In 1972 Fowden was invited to fill the post of Director of Rothamsted Experimental Station; he took up the position on 1 April 1973. When he arrived the research being undertaken by some 500 scientists “needed reinvigoration—and new investment—to regain its past reputation for scientific excellence”. Fragmented departments were combined into five new divisions. In 1986 Rothamsted itself was amalgamated with other Stations across the country to form the new Institute of Arable Crops Research (IACR), and Fowden became its inaugural director. He retired in 1988, but did not slow down. He joined the council of the Royal Institution and became a trustee and then Director of the Foundation and Friends of Kew Gardens. He became a scientific adviser to several international agrochemical companies, and maintained visiting professorships at the University of London and the University of Wales Swansea.

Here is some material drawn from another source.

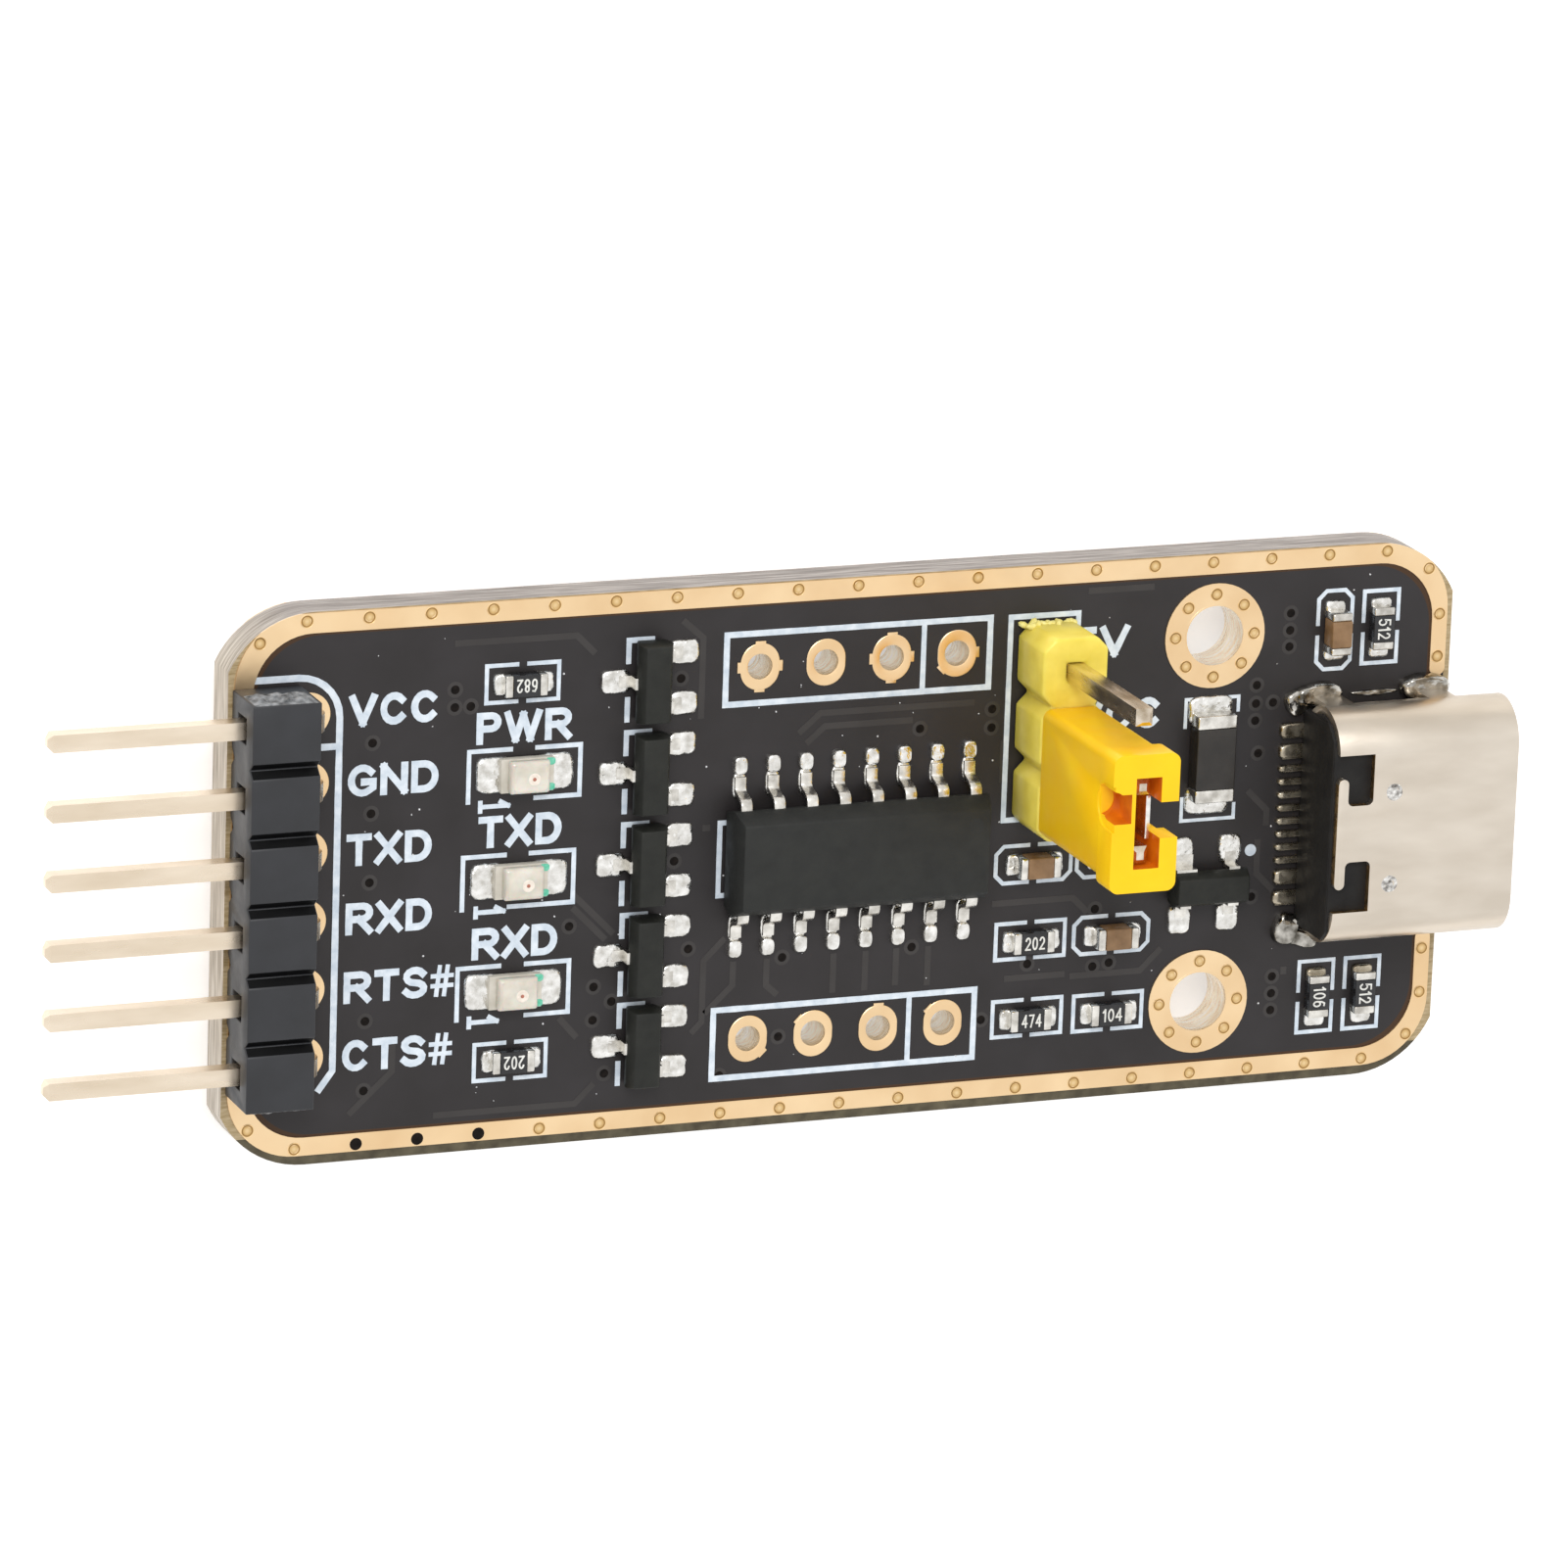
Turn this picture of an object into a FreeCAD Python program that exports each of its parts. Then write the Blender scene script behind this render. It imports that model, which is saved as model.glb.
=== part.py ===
import FreeCAD, Part
import math
import os
import re
import Sketcher
from FreeCAD import Placement, Rotation, Vector

# USB to serial adapter board with a slide-off jumper cap, lying face up on its pin tails.
# Sizes are in millimetres. Places on the board are counted from the first spare hole of the
# back row: x to the right along the board, y to the back, z up from the board's upper face.

SIZES = {
    # Drilling grid
    "grid_pitch": 2.54,
    "row_drop": 13.97,
    "mount_column": 17.78,
    # Laminate: its edges lie outside the pin column, the hole rows and the receptacle's rear
    "edge_left": 3.0,
    "edge_back": 3.1,
    "edge_front": 3.36,
    "usb_overhang": 1.488,
    "board_thick": 1.6,
    "corner_radius": 3.5,
    "corner_run_out": 0.33,
    "skin_thick": 0.05,
    "tail_length": 1.3,
    # Gold border ring
    "margin_left": 0.22,
    "margin_right": 0.2,
    "margin_front": 0.29,
    "margin_back": 0.04,
    "band_left": 0.68,
    "band_right": 0.61,
    "band_front": 0.74,
    "band_back": 0.73,
    "ring_outer_radius": 2.6,
    "ring_inner_radius": 2.2,
    "ring_opening": 10.4,
    # Plated holes
    "plating": 0.05,
    "mount_hole_radius": 1.125,
    "mount_ring_radius": 1.975,
    "spare_hole_radius": 0.49,
    "spare_pad_width": 1.52,
    "spare_pad_length": 1.75,
    "spare_pad_corner": 0.42,
    "pin_hole_radius": 0.5,
    "pin_pad_radius": 0.81,
    # Solder cones round the pin tails
    "cone_radius": 0.78,
    "cone_draft": 18.0,
    "cone_height": 0.85,
    # Square pins and the right-angle header
    "pin_square": 0.64,
    "tip_bevel": 0.18,
    "bend_inner": 0.2,
    "header_column": -17.0,
    "header_shift": -0.012,
    "header_reach": 10.006,
    "header_axis": 1.2,
    "housing_gap": 0.01,
    "housing_depth": 2.53,
    "housing_height": 2.4,
    "housing_trim": 0.15,
    "notch_depth": 0.34,
    "notch_half": 0.3,
    "recess_square": 0.96,
    "recess_depth": 0.35,
    "pin_clearance": 0.01,
    # Upright jumper header
    "jumper_column": 11.24,
    "jumper_first": -0.28,
    "jumper_tip": 9.0,
    "block_width": 2.54,
    "block_height": 2.5,
    "block_chamfer": 0.45,
    # Jumper cap and its contact clip
    "cap_lift": 0.03,
    "cap_shift": 0.03,
    "cap_top": 9.25,
    "collar_base": 8.0,
    "collar_width": 2.55,
    "collar_length": 5.1,
    "cap_left": 1.25,
    "cap_right": 1.0,
    "cap_back": 2.5,
    "cap_front": 2.25,
    "cap_corner": 0.35,
    "slot_left": 0.36,
    "slot_right": 0.62,
    "slot_end": 1.68,
    "window_shift": 0.085,
    "window_width": 1.33,
    "window_depth": 3.0,
    "scoop_shift": 0.68,
    "scoop_radius": 0.56,
    "clip_fit": 0.04,
    "clip_thick": 0.18,
    "clip_width": 3.2,
    "clip_foot": 3.2,
    "clip_shoulder": 7.4,
    "clip_top": 8.5,
    "clip_tongue": 1.6,
    # Receptacle shell
    "usb_rear": 21.6,
    "usb_length": 7.188,
    "usb_width": 8.94,
    "usb_height": 3.16,
    "usb_sheet": 0.3,
    "hook_outer": 2.99,
    "hook_inner": 1.07,
    "hook_neck": 2.1,
    "hook_end": 1.4,
    "hook_step": 0.4,
    "leg_thick": 0.3,
    "leg_length": 1.1,
    "leg_depth": 1.2,
    "leg_rear": 0.7,
    "leg_front": 4.8,
    "leg_slot_gap": 0.15,
    "blob_length": 2.0,
    "blob_width": 0.4,
    "blob_height": 0.7,
    # Receptacle core and contacts
    "core_back": 0.1,
    "core_length": 2.4,
    "tongue_width": 6.69,
    "tongue_thick": 0.7,
    "tongue_recess": 0.6,
    "contact_pitch": 0.5,
    "contact_width": 0.26,
    "contact_thick": 0.05,
    "contact_length": 3.6,
    "usb_lead_length": 0.85,
    "usb_lead_thick": 0.12,
    "usb_lead_width": 0.25,
    "usb_wide_lead": 0.55,
    "usb_wide_near": 2.4,
    "usb_wide_far": 3.2,
    # Bridge chip
    "chip_x": 3.79,
    "chip_shift": -0.075,
    "chip_length": 9.9,
    "chip_width": 3.9,
    "chip_stand": 0.1,
    "chip_height": 1.5,
    "chip_bevel": 0.18,
    "chip_span": 6.05,
    "chip_pitch": 1.27,
    "chip_lead_width": 0.41,
    # Small transistors and the surge array
    "small_x": -4.23,
    "small_inset": 0.175,
    "small_length": 2.95,
    "small_width": 1.3,
    "small_height": 0.95,
    "small_stand": 0.05,
    "small_bevel": 0.12,
    "small_span": 2.4,
    "small_lead_offset": 0.95,
    "small_lead_width": 0.42,
    "small_wide_lead": 0.8,
    "array_x": 17.8,
    "array_share": 0.675,
    "lead_thick": 0.15,
    "lead_foot": 0.45,
    # Resettable fuse
    "fuse_x": 17.74,
    "fuse_share": 0.3221,
    "fuse_length": 3.3,
    "fuse_width": 1.55,
    "fuse_height": 0.75,
    "fuse_end": 0.5,
    # Light-emitting diodes
    "lamp_length": 2.0,
    "lamp_width": 1.25,
    "lamp_base": 0.35,
    "lens_length": 1.5,
    "lens_width": 1.2,
    "lens_height": 0.42,
    "lens_round": 0.2,
    # Chip resistors and capacitors
    "chip_part_length": 1.6,
    "chip_part_width": 0.8,
    "chip_part_end": 0.3,
    "resistor_height": 0.45,
    "capacitor_height": 0.78,
    # Solder pads of the surface parts
    "part_pad_length": 0.95,
    "part_pad_width": 0.95,
    "part_pad_middle": 0.95,
    "lamp_pad_length": 1.35,
    "lamp_pad_width": 1.35,
    "lamp_pad_middle": 1.18,
    "fuse_pad_length": 1.1,
    "fuse_pad_width": 1.75,
    "fuse_pad_middle": 1.7,
    "chip_pad_length": 1.6,
    "chip_pad_width": 0.6,
    "chip_pad_middle": 2.98,
    "small_pad_length": 1.1,
    "small_pad_width": 0.88,
    "small_pad_middle": 1.3,
    "usb_pad_length": 1.2,
    "usb_pad_out": 0.95,
}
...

==Honours, degrees and awards==
- 1945 BSc (first class honours) Chemistry, University College, University of London
- 1948 PhD Physical Organic Chemistry, University College
- 1964 Fellow of the Royal Society
- 1966 Fellow of University College London
- 1967 Royal Society Visiting Prof., University of Hong Kong
- 1970 Council of Royal Society
- 1971 Foreign Member of Deutsche Akademie der Naturforsher Leopoldina
- 1978 Foreign Member of Lenin All-Union Academy of Agricultural Sciences of the USSR
- 1981 Corresponding Member of the American Society of Plant Physiologists
- 1982 Birthday Honours Knighthood
- 1986 Foreign Member of the Academy of Agricultural Sciences of the German Democratic Republic
- 1986 Honorary Member of the Phytochemical Society of Europe
- 1989 Lawes Trust Senior Fellow, Rothamsted Experimental Station
- 1991 Foreign Member of the Russian Academy of Agricultural Sciences
- 1992 DSc (honorary), University of Westminster
- 1992 Fellowship of the International Institute of Biotechnology
- 1994 Director of the Foundation and Friends of Kew Gardens

==Family==
Leslie Fowden married fellow chemistry student Margaret (Peggy) Oakes on 9 July 1949 at the Methodist chapel in East Ham. They had two children:
- Abigail L, born on 13 January 1954. She is now retired but was formerly Professor of Perinatal Physiology at the Department of Physiology, Development and Neuroscience, University of Cambridge
- Jeremy S G, born in 1957 and has served in senior executive positions in eight or more companies. He is currently with Constellation Brands, a leading international producer and marketer of beer, wine, and spirits.

Sir Leslie Fowden died from renal and heart failure at a care home in Histon on 16 December 2008 and was cremated in Cambridge on the 29th.